● **OBJECTIVE**
Would you print the material exactly, starting at its first line and ending at the line holding "return share *"?

● **GIVEN MATERIAL**
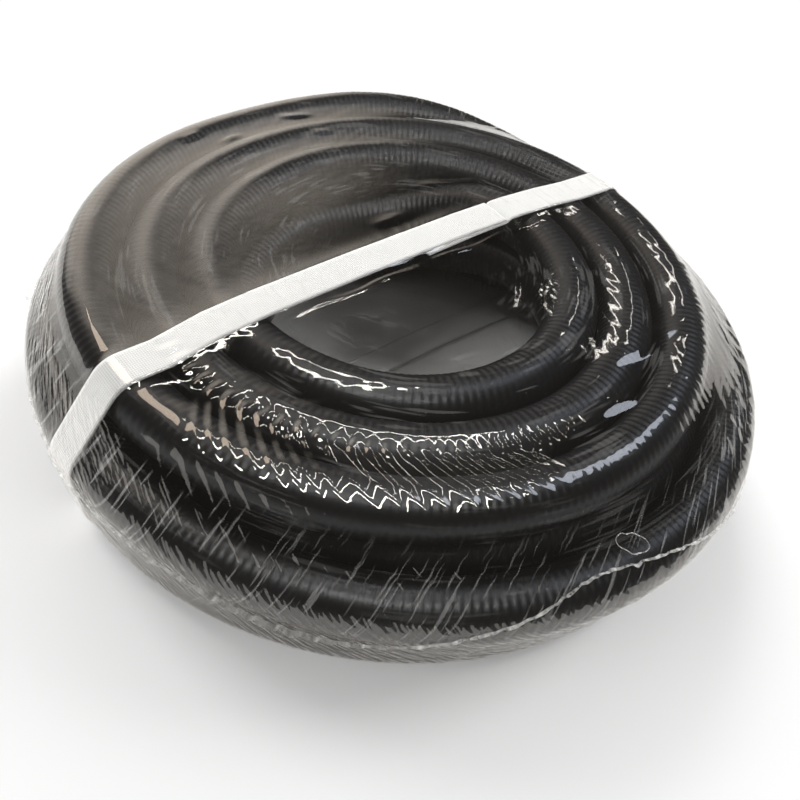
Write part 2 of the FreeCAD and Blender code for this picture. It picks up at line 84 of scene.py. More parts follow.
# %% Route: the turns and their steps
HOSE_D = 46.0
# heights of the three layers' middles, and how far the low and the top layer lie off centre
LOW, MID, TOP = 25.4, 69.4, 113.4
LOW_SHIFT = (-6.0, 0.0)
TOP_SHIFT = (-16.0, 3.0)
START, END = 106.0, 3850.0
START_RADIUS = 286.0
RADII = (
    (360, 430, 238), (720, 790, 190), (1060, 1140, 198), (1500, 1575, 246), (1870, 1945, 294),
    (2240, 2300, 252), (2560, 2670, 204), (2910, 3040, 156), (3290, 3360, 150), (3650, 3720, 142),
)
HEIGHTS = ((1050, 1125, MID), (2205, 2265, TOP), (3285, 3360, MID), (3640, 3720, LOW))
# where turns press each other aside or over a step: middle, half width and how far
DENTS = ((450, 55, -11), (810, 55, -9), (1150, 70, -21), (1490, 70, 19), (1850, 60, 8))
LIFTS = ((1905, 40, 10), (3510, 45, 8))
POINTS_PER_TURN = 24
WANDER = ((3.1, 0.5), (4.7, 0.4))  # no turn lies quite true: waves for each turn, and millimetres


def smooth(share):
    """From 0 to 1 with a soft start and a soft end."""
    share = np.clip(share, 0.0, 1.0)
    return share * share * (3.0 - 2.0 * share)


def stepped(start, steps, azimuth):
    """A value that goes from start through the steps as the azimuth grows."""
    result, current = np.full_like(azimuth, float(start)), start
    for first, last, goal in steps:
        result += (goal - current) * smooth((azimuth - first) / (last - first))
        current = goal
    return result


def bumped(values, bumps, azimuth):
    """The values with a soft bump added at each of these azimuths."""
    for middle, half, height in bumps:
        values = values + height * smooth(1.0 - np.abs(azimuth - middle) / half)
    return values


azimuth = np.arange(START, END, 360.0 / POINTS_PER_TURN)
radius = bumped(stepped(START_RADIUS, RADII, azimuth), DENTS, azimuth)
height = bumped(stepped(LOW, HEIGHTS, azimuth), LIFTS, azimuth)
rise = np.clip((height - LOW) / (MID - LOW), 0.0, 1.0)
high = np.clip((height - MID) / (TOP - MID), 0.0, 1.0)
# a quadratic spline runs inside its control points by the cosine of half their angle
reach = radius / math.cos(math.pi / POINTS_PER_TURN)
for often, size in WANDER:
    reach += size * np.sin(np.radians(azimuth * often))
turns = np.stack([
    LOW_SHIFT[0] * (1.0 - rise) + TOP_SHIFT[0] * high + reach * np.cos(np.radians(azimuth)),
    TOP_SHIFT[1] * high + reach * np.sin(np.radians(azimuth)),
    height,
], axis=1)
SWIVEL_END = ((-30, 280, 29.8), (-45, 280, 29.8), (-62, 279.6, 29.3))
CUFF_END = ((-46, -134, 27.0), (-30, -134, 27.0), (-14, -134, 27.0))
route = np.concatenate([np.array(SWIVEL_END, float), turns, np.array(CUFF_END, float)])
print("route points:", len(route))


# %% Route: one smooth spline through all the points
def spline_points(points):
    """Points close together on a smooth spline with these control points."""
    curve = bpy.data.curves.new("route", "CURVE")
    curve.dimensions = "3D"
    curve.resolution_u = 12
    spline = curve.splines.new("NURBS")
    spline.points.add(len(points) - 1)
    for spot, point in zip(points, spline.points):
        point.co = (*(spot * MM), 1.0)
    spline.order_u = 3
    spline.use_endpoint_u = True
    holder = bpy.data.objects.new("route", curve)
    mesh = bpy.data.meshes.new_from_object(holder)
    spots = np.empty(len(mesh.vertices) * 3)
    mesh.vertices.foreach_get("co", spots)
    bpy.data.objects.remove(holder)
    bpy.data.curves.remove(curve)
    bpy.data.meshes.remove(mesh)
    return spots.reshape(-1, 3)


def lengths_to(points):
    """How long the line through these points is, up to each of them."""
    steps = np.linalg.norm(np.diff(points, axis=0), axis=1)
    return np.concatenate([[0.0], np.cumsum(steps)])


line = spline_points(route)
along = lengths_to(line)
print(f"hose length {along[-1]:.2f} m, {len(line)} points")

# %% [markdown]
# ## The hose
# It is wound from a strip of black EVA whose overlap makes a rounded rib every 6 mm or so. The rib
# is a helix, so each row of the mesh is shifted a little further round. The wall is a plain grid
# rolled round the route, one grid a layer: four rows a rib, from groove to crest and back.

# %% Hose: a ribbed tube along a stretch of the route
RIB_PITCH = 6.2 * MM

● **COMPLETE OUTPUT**
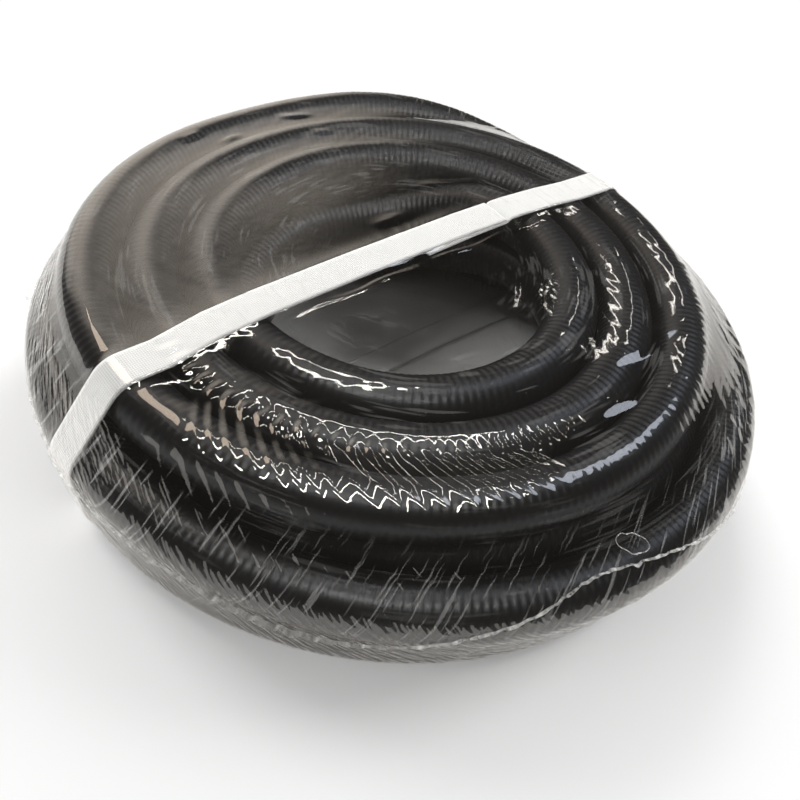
Write part 2 of the FreeCAD and Blender code for this picture. It picks up at line 84 of scene.py. More parts follow.
# %% Route: the turns and their steps
HOSE_D = 46.0
# heights of the three layers' middles, and how far the low and the top layer lie off centre
LOW, MID, TOP = 25.4, 69.4, 113.4
LOW_SHIFT = (-6.0, 0.0)
TOP_SHIFT = (-16.0, 3.0)
START, END = 106.0, 3850.0
START_RADIUS = 286.0
RADII = (
    (360, 430, 238), (720, 790, 190), (1060, 1140, 198), (1500, 1575, 246), (1870, 1945, 294),
    (2240, 2300, 252), (2560, 2670, 204), (2910, 3040, 156), (3290, 3360, 150), (3650, 3720, 142),
)
HEIGHTS = ((1050, 1125, MID), (2205, 2265, TOP), (3285, 3360, MID), (3640, 3720, LOW))
# where turns press each other aside or over a step: middle, half width and how far
DENTS = ((450, 55, -11), (810, 55, -9), (1150, 70, -21), (1490, 70, 19), (1850, 60, 8))
LIFTS = ((1905, 40, 10), (3510, 45, 8))
POINTS_PER_TURN = 24
WANDER = ((3.1, 0.5), (4.7, 0.4))  # no turn lies quite true: waves for each turn, and millimetres


def smooth(share):
    """From 0 to 1 with a soft start and a soft end."""
    share = np.clip(share, 0.0, 1.0)
    return share * share * (3.0 - 2.0 * share)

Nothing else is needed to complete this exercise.